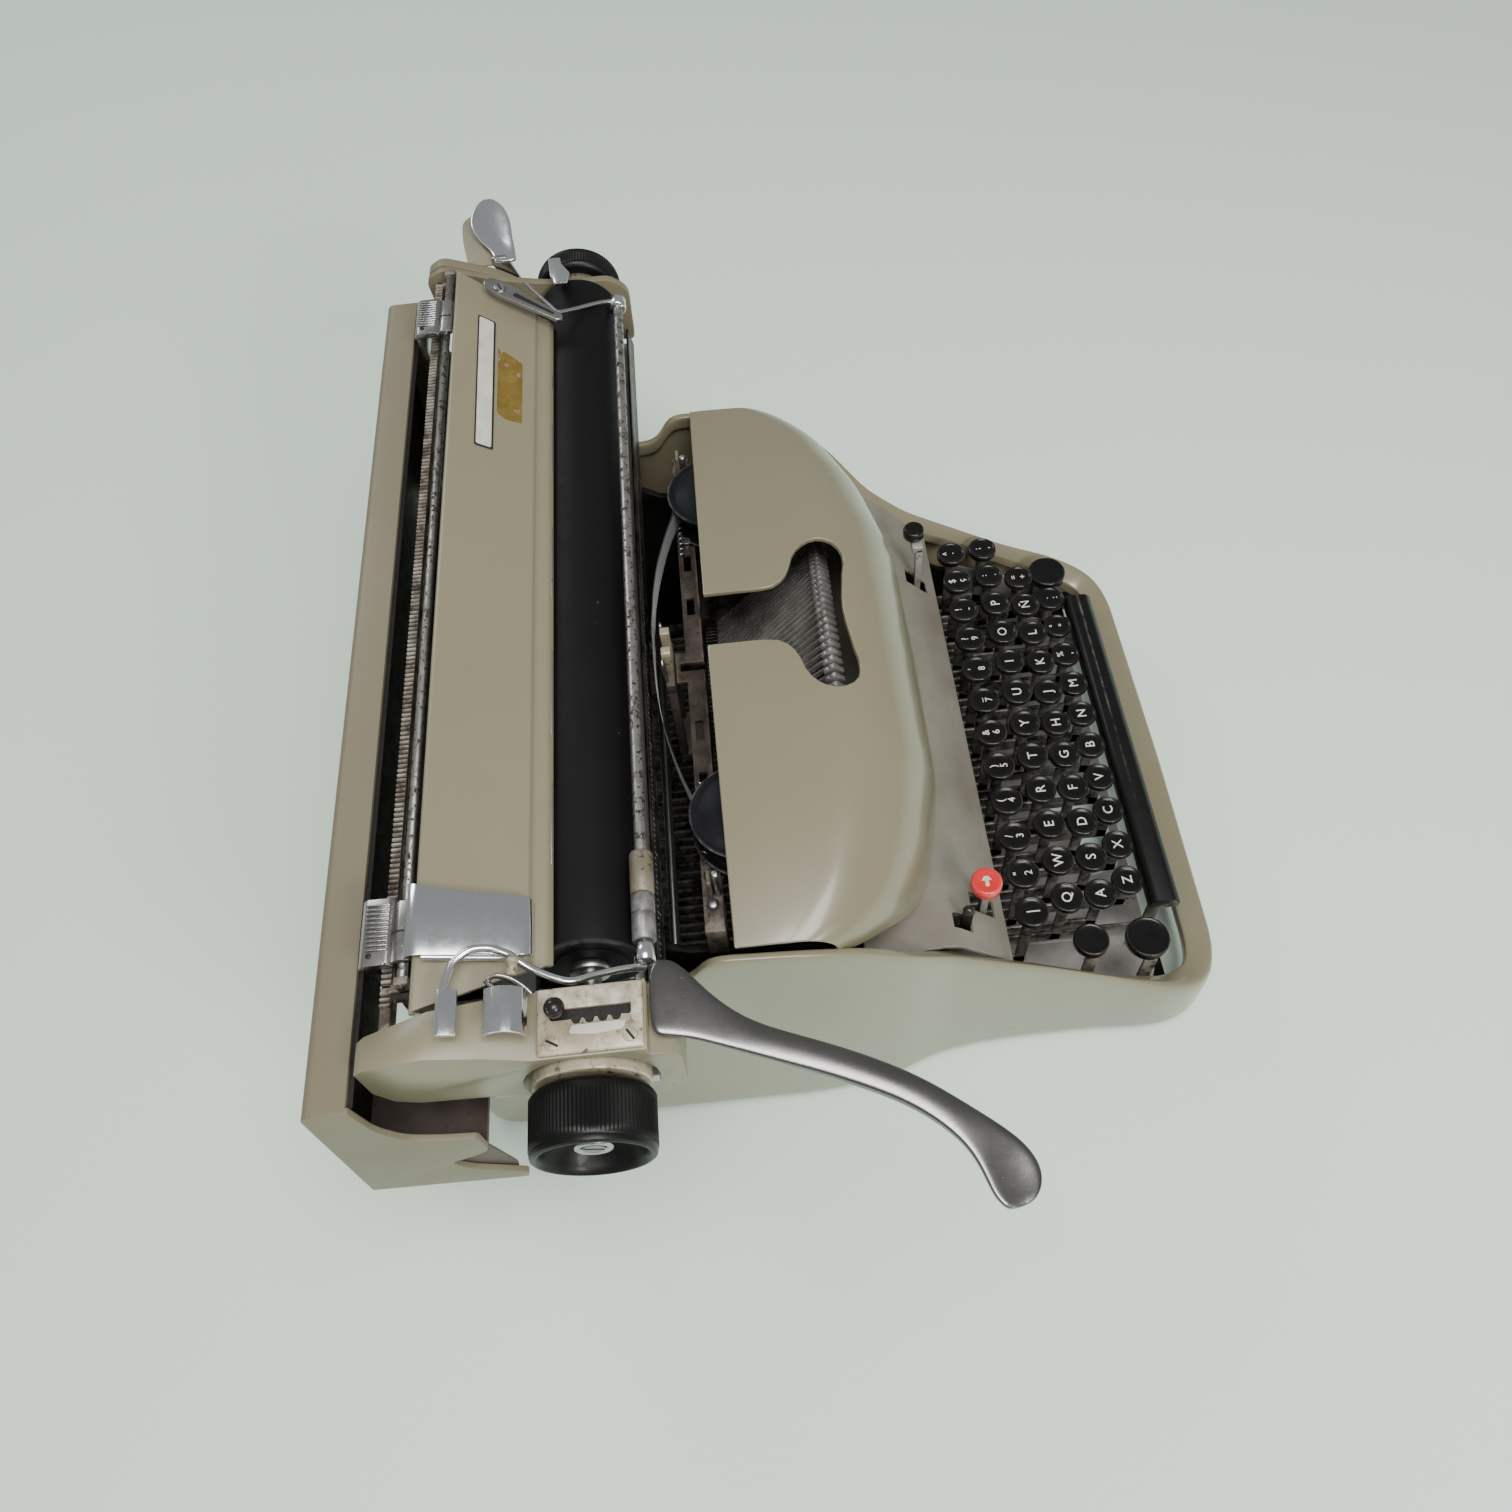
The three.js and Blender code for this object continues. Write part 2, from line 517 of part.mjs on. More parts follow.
// The arms pass outside the last key levers.
const SHIFT = { x: 109.5, y: -157, top: 66, radius: 10, arm: 118.4, half: 0.8, pivotY: 66, pivotZ: 22 };
add("shift_keys", join(
  ...[-1, 1].flatMap((side) => {
    const x0 = side * SHIFT.arm - SHIFT.half;
    const x1 = side * SHIFT.arm + SHIFT.half;
    return [alongZ(SHIFT.radius, SHIFT.top - 6, SHIFT.top, side * SHIFT.x, SHIFT.y, 16),
      box(x0, x1, SHIFT.y, SHIFT.pivotY, 20, 30),
      box(x0, x1, SHIFT.y - 3, SHIFT.y + 3, 22, SHIFT.top - 5)];
  }),
  alongX(3, -SHIFT.arm, SHIFT.arm, SHIFT.pivotY, SHIFT.pivotZ, 10),
), BLACK_PLASTIC);

const LOCK = { x: -112, y: -129, top: 76, radius: 8, pivotY: -70 };
add("shift_lock_key", join(
  alongZ(LOCK.radius, LOCK.top - 5.5, LOCK.top, LOCK.x, LOCK.y, 14),
  box(-118.6, -117.2, LOCK.y - 3, LOCK.y + 3, 46, LOCK.top - 4.5),
  box(-118.6, LOCK.x, LOCK.y - 3, LOCK.y + 3, LOCK.top - 7, LOCK.top - 4.5),
  box(-118.6, -117.2, LOCK.y - 3, LOCK.pivotY, 46, 52),
), BLACK_PLASTIC);

// Control keys on the sloping panel: each slides down through its slot.
function controlKey(x, stemX, radius, material, name) {
  const cap = alongZ(radius, 126, 132, x, -78, 16);
  const stem = box(stemX - 2, stemX + 2, -82, -78, 84, 124);
  const neck = box(Math.min(stemX, x) - 2, Math.max(stemX, x) + 2, -82, -76, 122, 127);
  add(name, join(cap, stem, neck), material);
}
controlKey(-105, -100.5, 6.6, RED_PLASTIC, "tabulator_key");
controlKey(91.5, 85.5, 5.2, BLACK_PLASTIC, "backspace_key");
add("ribbon_selector_lever", join(box(-113.4, -112, -74, -60, 92, 97), box(-113.4, -112, -72, -66, 92, 121),
  alongX(2.6, -114.6, -110.8, -70, 121, 10)), DARK_STEEL);

// ---------------------------------------------------------------- carriage
const bedOutline = outlineShape([[-184, 55.5], [211.5, 55.5], [211.5, 118], [-184, 118]]);
bedOutline.holes.push(new THREE.Path([[-160, 60], [-160, 102], [202, 102], [202, 60]]
  .map(([x, y]) => new THREE.Vector2(x, y))));
add("carriage_bed", extrude(bedOutline, BED.top - BED.bottom).translate(0, 0, BED.bottom), STEEL);

// Left end casing with a round recess behind the knob; the plate and the lever hub sit on its top.
const CASING = { outer: -191.5, inner: -163, top: 215.1 };
// Its lower front corner is notched to pass over the ribbon.
const casingSide = [[52, 172], [111, 184], [137, 186], [145, 190], [149.5, 200], [149.5, 219], [146, 222],
  [125, 226], [108, 221.5], [93, CASING.top], [55.5, CASING.top], [55.2, 209.4], [48, 209.4], [45.5, 205],
  [46, 180], [52, 178.5]];
add("left_end_casing", cut(
  sidePlate(casingSide, CASING.outer, CASING.inner),
  alongX(23.2, CASING.outer - 1, -174, PLATEN.y, PLATEN.z, 24),
  box(CASING.outer - 1, -174, PLATEN.y - 22, PLATEN.y + 22, 160, PLATEN.z),
  alongX(8, -175, CASING.inner + 1, PLATEN.y, PLATEN.z, 12),
  planPlate([[-162, 151], [-181, 151], [-168, 92], [-162, 92]], 160, 240),
  planPlate([[-167.5, 57], [-167.5, 92.1], [-162, 92.1], [-162, 44]], 160, 240),
), ENAMEL);

add("right_end_frame", join(
  cut(sidePlate([[52, 168], [112, 170], [119, 176], [133, 178], [142, 183], [147, 192], [149, 216], [140, 221],
    [112, 211], [88, 206], [60, 205], [51, 198]], 212, 216), alongX(8, 211, 217, PLATEN.y, PLATEN.z, 12)),
  sidePlate([[98, 200], [146, 205], [148.5, 217], [140, 222], [114, 212]], 215.5, 221),
), IVORY);

// Paper table: a sloping plate with a stepped lower lip and slanted ends.
function paperTable() {
  const section = [[91, 208.6], [95, 212.2], [130.5, 224], [129.6, 226.2], [93, 214.8], [88.8, 210]];
  const plate = sidePlate(section, -178, 204);
  const slantLeft = planPlate([[-190, 80], [-154, 80], [-176, 133], [-190, 133]], 190, 240);
  const slantRight = planPlate([[230, 80], [230, 133], [204, 133], [171, 80]], 190, 240);
  return cut(plate, slantLeft, slantRight);
}
add("paper_table", paperTable(), ENAMEL);

add("margin_rack", join(box(-176, 211.5, 140.5, 144, 208, 216), box(-163, -160, 133, 144, 206, 216),
  box(207, 210, 133, 144, 206, 216), box(-163, -160, 133, 137, 214, 222), box(207, 210, 133, 137, 214, 222),
  alongX(1.8, -164, 211, 135.5, 220, 8)), RUSTY_STEEL);
add("front_scale_rail", join(sidePlate([[53, 168], [54.2, 168], [55.8, 177.5], [54.6, 178]], -158, 208),
  box(-158, 208, 53, 55.2, 167, 169)), STEEL);

// ---------------------------------------------------------------- platen
const shaftRadius = 4;
add("platen_roller", join(
  alongX(PLATEN.radius, PLATEN.left, PLATEN.right, PLATEN.y, PLATEN.z, 32),
  alongX(shaftRadius, KNOB.leftInner - 6, KNOB.rightInner + 6, PLATEN.y, PLATEN.z, 12),
), BLACK_RUBBER);

function knob(inner, outward, width) {
  const { radius } = KNOB;
  const bore = shaftRadius + GAP;
  const profile = [[bore, 0], [radius - 3, 0], [radius, 2], [radius, width - 1.5], [radius - 1.5, width],
    [radius - 3.5, width], [radius - 6, width - 8], [7, width - 10], [6, width - 4], [0, width - 4], [0, 8],
    [bore, 8], [bore, 0]];
  return revolve(profile, 20).rotateY((outward * Math.PI) / 2).translate(inner, PLATEN.y, PLATEN.z);
}
add("left_platen_knob", knob(KNOB.leftInner, -1, KNOB.leftWidth), BLACK_PLASTIC);
add("right_platen_knob", knob(KNOB.rightInner, 1, KNOB.rightWidth), BLACK_PLASTIC);

const RATCHET = { teeth: 30, outer: 22.6, root: 21.2, left: -181, right: -177.5 };
function ratchet() {
  const outline = ring(RATCHET.teeth * 2, (i) => (i % 2 ? RATCHET.outer : RATCHET.root));
  const wheel = extrude(outlineShape(outline), RATCHET.right - RATCHET.left)
    .rotateY(Math.PI / 2).translate(RATCHET.left, PLATEN.y, PLATEN.z);
  const rim = alongX(20.4, -194.5, RATCHET.left + 0.1, PLATEN.y, PLATEN.z, 28);
  return cut(join(wheel, rim), alongX(shaftRadius + GAP, -200, -170, PLATEN.y, PLATEN.z, 12));
}
add("line_space_ratchet", ratchet(), IVORY);

const FEED = { radius: 5, gap: 0.4, tilt: Math.PI / 6 };
const feedReach = PLATEN.radius + FEED.radius + FEED.gap;
const feedDrop = feedReach * Math.cos(FEED.tilt);
const feedSide = feedReach * Math.sin(FEED.tilt);
for (const [name, side] of [["front_feed_roller", -1], ["rear_feed_roller", 1]]) {
  const y = PLATEN.y + side * feedSide;
  add(name, alongX(FEED.radius, -130, 190, y, PLATEN.z - feedDrop, 12), BLACK_RUBBER);
}

// ---------------------------------------------------------------- carriage controls
const BAIL = { y: 56.3, z: 203.6, radius: 2.4, pivotY: 112, pivotZ: 229, left: -157, right: 194 };
add("paper_bail", join(
  alongX(BAIL.radius, BAIL.left, BAIL.right, BAIL.y, BAIL.z, 10),
  alongX(4.2, BAIL.left, BAIL.left + 8, BAIL.y, BAIL.z, 12),
  bar([[BAIL.left + 1, BAIL.y, BAIL.z], [-158, 74, 219], [-159, 96, 227], [-160, BAIL.pivotY, BAIL.pivotZ]],
    1.3, 1.3, 6, 8),
  alongX(1.4, -184, -159, BAIL.pivotY, BAIL.pivotZ, 8),
  box(-186, -175.5, BAIL.pivotY - 3.5, BAIL.pivotY + 3.5, BAIL.pivotZ - 1, BAIL.pivotZ + 1.6),
  alongX(3.6, 190, BAIL.right + 4, BAIL.y, BAIL.z, 10),
  bar([[BAIL.right + 3, BAIL.y, BAIL.z], [197.5, 74, 219], [198, 86, 223]], 1.2, 1.2, 6, 6),
  sidePlate([[82, 221], [87, 218.5], [114, 225.5], [117, 229], [112, 233.5], [106, 232]], 196.5, 199.5),
), CHROME);
add("bail_sleeve", revolve([[BAIL.radius + GAP, 0], [4.4, 0], [4.4, 24], [BAIL.radius + GAP, 24],
  [BAIL.radius + GAP, 0]], 16).rotateY(Math.PI / 2).translate(BAIL.left + 8.4, BAIL.y, BAIL.z), STEEL);

add("line_space_plate", cut(box(-190.5, -168.5, 56.5, 90.5, 215.4, 217),
  box(-179.5, -175.5, 60, 87, 215, 218)), IVORY);
add("line_space_selector", join(revolve([[0, -3.4], [2.2, -2.8], [3.5, 0], [2.4, 2.6], [0, 3.4]], 12)
  .translate(-177.5, 84, 223.5), alongZ(1.2, 217.4, 221, -177.5, 84, 8)), BLACK_PLASTIC);

// Return lever: flat hub, then an arm that tapers, bends out and ends in a spoon.
const leverPlan = [
  [-160, 54.5], [-159.5, 47], [-166, 40], [-176, 33], [-184, 20], [-192, -3], [-203, -28], [-213, -43],
  [-219, -50], [-228, -62], [-238, -66.5], [-246, -62], [-249, -54], [-244, -48.5], [-232, -46],
  [-222, -37], [-212, -22], [-203, -1], [-195, 22], [-188, 42], [-186, 54.5],
];
const LEVER_FALL = 0.165;
const leverShear = new THREE.Matrix4().set(
  1, 0, 0, 0, 0, 1, 0, 0, 0, LEVER_FALL, 1, -LEVER_FALL * 54.5, 0, 0, 0, 1);
add("carriage_return_lever", planPlate(leverPlan, 211.6, 214.8).applyMatrix4(leverShear), CHROME);

add("paper_side_guide", sidePlate([[92.4, 216.2], [93, 218.4], [126, 229.6], [132.5, 228.5], [132.5, 226.9],
  [126.4, 227.8], [94.2, 216.9], [94, 215.7]], -157, -131.5), CHROME);
for (const [name, x] of [["left_margin_stop", -157], ["right_margin_stop", 160]]) {
  add(name, join(box(x, x + 24.5, 137.8, 149.5, 222.4, 225.4), box(x + 2, x + 22.5, 146.4, 149, 209, 223),
    box(x, x + 24.5, 131.6, 139, 222.6, 224.6)), CHROME);
}

add("pressure_lever", join(box(-186, -171, 94.5, 101.5, 225.6, 228), alongX(3.4, -186, -171, 98, 226.8, 10),
  sidePlate([[96, 225], [100, 225], [104, 206], [100, 205]], -165.6, -163.8),
  box(-172, -163.8, 96, 100, 225, 228)), CHROME);

add("paper_release_lever", join(
  sidePlate([[104, 200], [110, 200], [117, 217], [109, 217]], 222, 224.4),
  planPlate([[222, 105], [229, 104.5], [238, 106], [247, 106.4], [256, 109], [261, 114], [261.5, 119],
    [257, 125], [247, 127.2], [238, 124], [230, 118], [222, 117]], 215, 217.6),
  planPlate([[222, 112], [262, 113], [267, 119], [266.5, 126], [260, 133.7], [245, 133], [222, 129]], 213, 215.1),
), CHROME);
add("carriage_release_tab", join(
  planPlate([[196, 78.5], [206, 77.5], [214, 82], [218.6, 82], [218.6, 88.5], [206, 87.5], [195.5, 85]],
    214.4, 216.6),
  box(217, 218.6, 80, 87, 200, 215)), CHROME);

// ---------------------------------------------------------------- carriage drive and bell
add("mainspring_drum", revolve([[0, 0], [26, 0], [26, 3], [24, 4], [24, 17], [26, 18], [26, 21], [0, 21]], 28)
  .rotateX(Math.PI / 2).translate(-84, 142, 114), DARK_STEEL);
const ESCAPEMENT = { teeth: 24, x: 14, z: 128 };
add("escapement_wheel", join(
  frontPlate(ring(ESCAPEMENT.teeth * 2, (i) => (i % 2 ? 15 : 12.6)), 138, 140.4),
  alongY(5, 136, 145.4, 0, 0, 12)).translate(ESCAPEMENT.x, 0, ESCAPEMENT.z), STEEL);
add("bell", join(revolve([[0, 10.4], [9.6, 9.4], [17, 5], [20.6, 0], [22, 0], [18, 6], [10, 11], [0, 12]], 24)
  .rotateX(Math.PI / 2), alongY(2.5, -12 + 0.5, 2, 0, 0, 10)).translate(78, 143.4, 92), STEEL);

export default machine;
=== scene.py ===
import math

import bmesh
import bpy
from mathutils import Matrix, Vector
from mathutils.geometry import delaunay_2d_cdt


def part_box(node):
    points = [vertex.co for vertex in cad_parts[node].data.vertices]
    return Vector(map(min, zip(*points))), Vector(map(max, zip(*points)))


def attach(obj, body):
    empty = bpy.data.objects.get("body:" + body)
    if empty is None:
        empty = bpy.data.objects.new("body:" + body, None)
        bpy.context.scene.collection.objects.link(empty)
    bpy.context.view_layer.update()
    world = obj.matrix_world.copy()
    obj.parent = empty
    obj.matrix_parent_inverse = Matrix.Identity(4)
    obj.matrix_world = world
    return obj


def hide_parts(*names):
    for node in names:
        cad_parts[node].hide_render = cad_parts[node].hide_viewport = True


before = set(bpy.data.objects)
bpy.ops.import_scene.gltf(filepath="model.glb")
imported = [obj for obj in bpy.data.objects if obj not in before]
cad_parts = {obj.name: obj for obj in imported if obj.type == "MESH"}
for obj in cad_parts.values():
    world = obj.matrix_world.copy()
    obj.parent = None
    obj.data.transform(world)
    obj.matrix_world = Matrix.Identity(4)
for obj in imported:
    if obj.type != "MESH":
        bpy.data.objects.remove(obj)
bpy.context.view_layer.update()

# ---------------------------------------------------------------- the frame's own measures
# Lengths below are millimetres on the machine: x from its centre plane to the typist's right, y to the back
# and z up from the desk. at() turns them into the frame's metres. The body's middle fixes x, the platen y.
MM = 1000
WELD_GAP = 0.00001
PLATEN_Y = 77.4
PLATEN_Z = 190.5
SHELL_LOW, SHELL_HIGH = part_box("body_shell")
ROLLER_LOW, ROLLER_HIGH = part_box("platen_roller")
SHIFT_X = (SHELL_LOW[0] + SHELL_HIGH[0]) / 2
SHIFT_Y = (ROLLER_LOW[1] + ROLLER_HIGH[1]) / 2 - PLATEN_Y / MM


def at(x, y, z):
    return Vector((x / MM + SHIFT_X, y / MM + SHIFT_Y, z / MM))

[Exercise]
Nothing outside the span should appear: copy exactly from the line with "drive and bell" through the line with "for node in".

[Answer]
// ---------------------------------------------------------------- carriage drive and bell
add("mainspring_drum", revolve([[0, 0], [26, 0], [26, 3], [24, 4], [24, 17], [26, 18], [26, 21], [0, 21]], 28)
  .rotateX(Math.PI / 2).translate(-84, 142, 114), DARK_STEEL);
const ESCAPEMENT = { teeth: 24, x: 14, z: 128 };
add("escapement_wheel", join(
  frontPlate(ring(ESCAPEMENT.teeth * 2, (i) => (i % 2 ? 15 : 12.6)), 138, 140.4),
  alongY(5, 136, 145.4, 0, 0, 12)).translate(ESCAPEMENT.x, 0, ESCAPEMENT.z), STEEL);
add("bell", join(revolve([[0, 10.4], [9.6, 9.4], [17, 5], [20.6, 0], [22, 0], [18, 6], [10, 11], [0, 12]], 24)
  .rotateX(Math.PI / 2), alongY(2.5, -12 + 0.5, 2, 0, 0, 10)).translate(78, 143.4, 92), STEEL);

export default machine;
=== scene.py ===
import math

import bmesh
import bpy
from mathutils import Matrix, Vector
from mathutils.geometry import delaunay_2d_cdt


def part_box(node):
    points = [vertex.co for vertex in cad_parts[node].data.vertices]
    return Vector(map(min, zip(*points))), Vector(map(max, zip(*points)))


def attach(obj, body):
    empty = bpy.data.objects.get("body:" + body)
    if empty is None:
        empty = bpy.data.objects.new("body:" + body, None)
        bpy.context.scene.collection.objects.link(empty)
    bpy.context.view_layer.update()
    world = obj.matrix_world.copy()
    obj.parent = empty
    obj.matrix_parent_inverse = Matrix.Identity(4)
    obj.matrix_world = world
    return obj


def hide_parts(*names):
    for node in names:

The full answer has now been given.